Tribun wrote:I just found this:
Power8
I find it interesting that someone managed to create this competent replacement for the start menu that doesn't even need installation. It even adds the option to shut down these annoying corners, meaning you only see Metro if you really want to by pressing the Windows key. It should also be a warning signal to MS that users actively work on changing to UI to their own needs.
To rub even more salt into the wound, another programm that doesn't need to be installen,
Classic Starter, even allows you to skip Metro at startup and goes directly to the desktop.
What I find embarrassing for MS is, that it obviously is very easy to implement these options, making me wonder why they refuse to do so in the first place, as it would certainly make the whole thing more acceptable.

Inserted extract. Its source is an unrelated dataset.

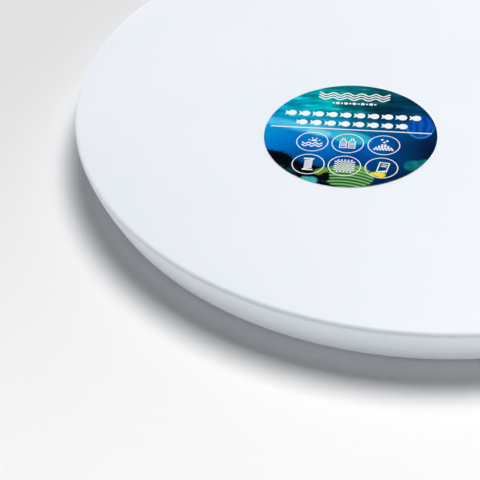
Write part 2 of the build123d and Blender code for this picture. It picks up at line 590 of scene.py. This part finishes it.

One theory I've seen is that the whole exercise is basically trying to force a critical mass on the Windows App Store. Since that's apparently supposed to be the same thing for desktop and mobile, apps written for one should work on the other, especially since they have the same interface. Given that large numbers of people are going to have desktops with metro on them, that means that there's a large market for metro apps. That, so the theory goes, means that developers will
write a lot of metro apps to satisfy that market. If there are a lot of metro apps, that will make a Windows phone more attractive.
If you allow people to turn off metro entirely, then that market gets smaller, probably a lot smaller, because people don't like learning new UIs when the old one worked fine. If that's accurate, then I think that Windows 9 would introduce an option to enable or disable metro; at that point, either it's created a metro ecosystem and boosted Windows mobile, or it's failed to do so and another iteration of the same thing probably wouldn't have any more success. They could spin it as 'listening to customer feedback' or something.
Or, of course, it could all be hot air and waffling.